# Derivative of an integral

1. Feb 11, 2012

### carlosmg1982

Hi all,

This is my question. Suppose that I have a continuum of people on the measure [0,1]. Then, I want to aggregate their spending as follows,

$\int^{1}_{0}(s^{\alpha}(i))di$

where i is any person in [0,1]. Suppose that I want to compute the derivative of the previous expression if $s^{\alpha }$ goes up for only one specific i$\in[0,1]$. That is, I want,

$\frac{d(\int^{1}_{0}(s^{\alpha}(i))di)}{d(s(i))}$

How can I compute that derivative...? First, I thought that it would be zero since the contribution to the integral is infinitesimal, but I am not sure about that...

Thank you!

Last edited: Feb 11, 2012
2. Feb 11, 2012

### HallsofIvy

Is $s^{\alpha}$ s to the $\alpha$ power?
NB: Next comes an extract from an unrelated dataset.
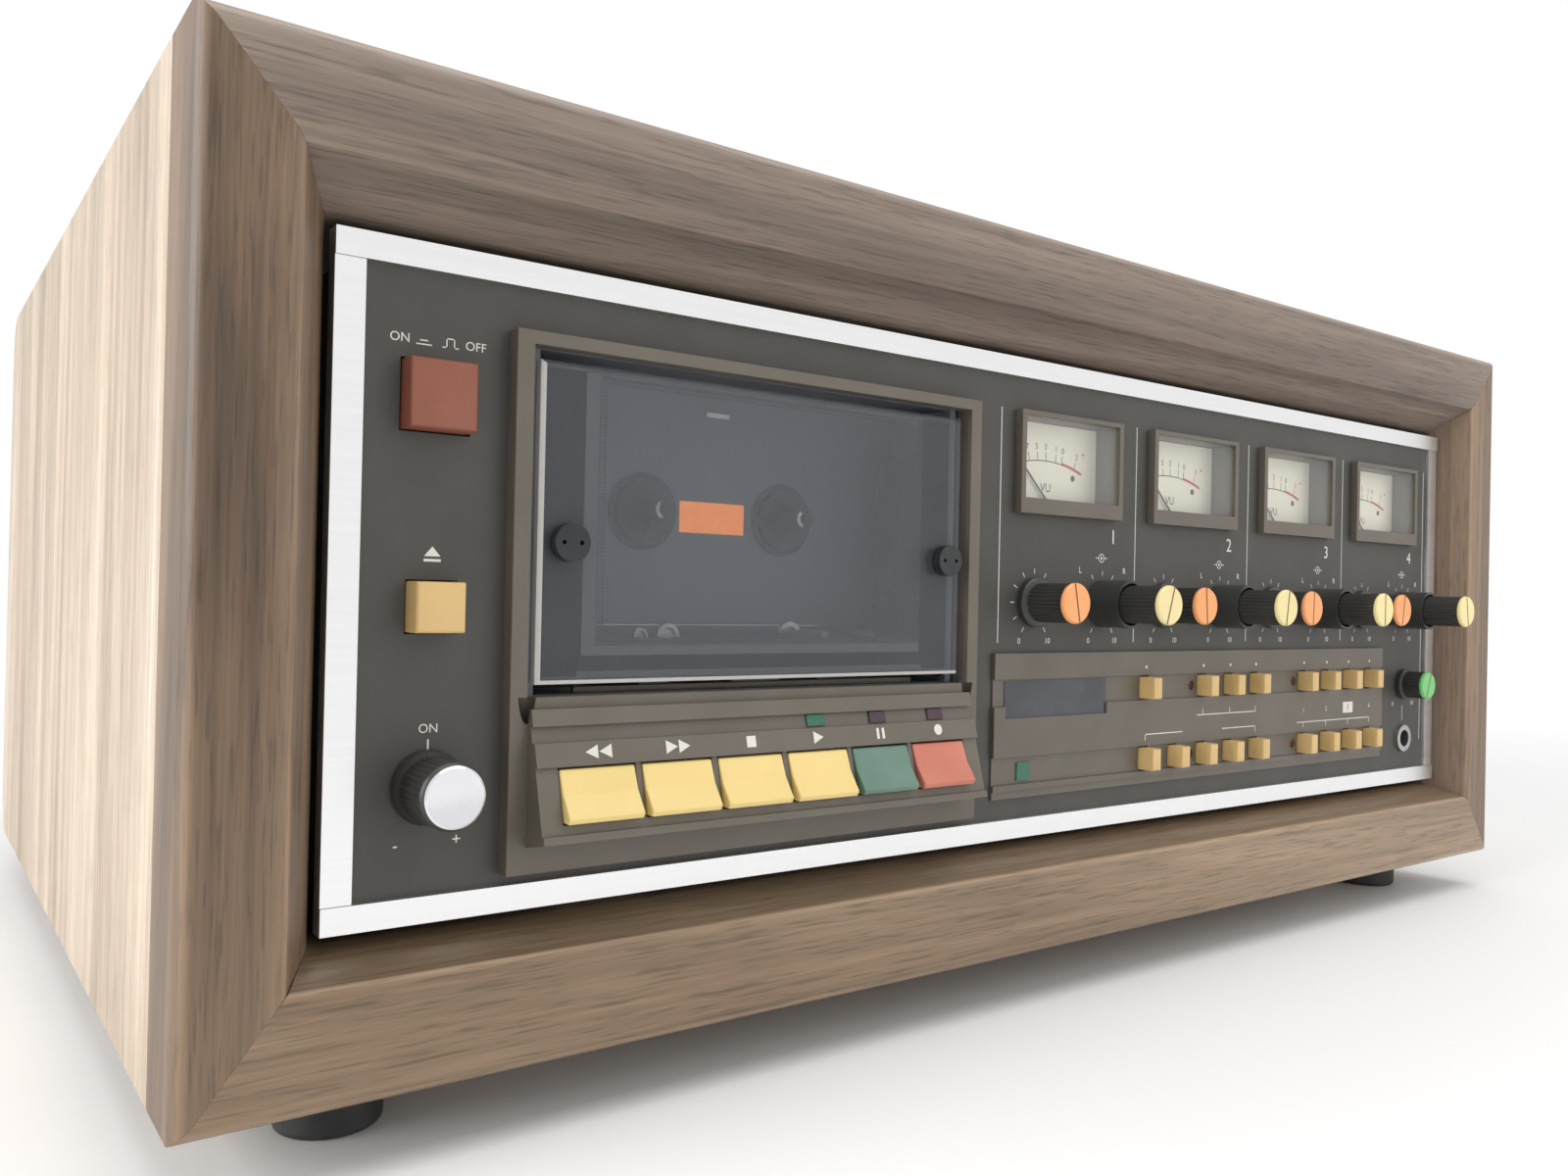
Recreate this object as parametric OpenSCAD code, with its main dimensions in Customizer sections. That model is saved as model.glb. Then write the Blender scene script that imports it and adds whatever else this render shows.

If so Leibniz's rule:
$$\frac{d}{dx}\int_{\alpha(x)}^{\beta(x)} f(x,t)dt= \frac{d\beta}{dx}f(x,\beta(x))- \frac{d\alpha}{dx}f(x,\alpha(x))+ \int_{\alpha(x)}^{\beta(x)}\frac{\partial f}{\partial x}dt$$
Works: the derivative is
$$\alpha \int_0^1 s^{\alpha- 1}(i)di$$

3. Feb 11, 2012

### carlosmg1982

Sorry, I did not write the problem properly. There is one specific J$\in(0,1)$, and I want
$\frac{d(\int^{1}_{0}(s(i)^{\alpha})di)}{d(s(J))}$. That is, the derivative with respect to that specific s(J). And yes, it is to the power of $\alpha$.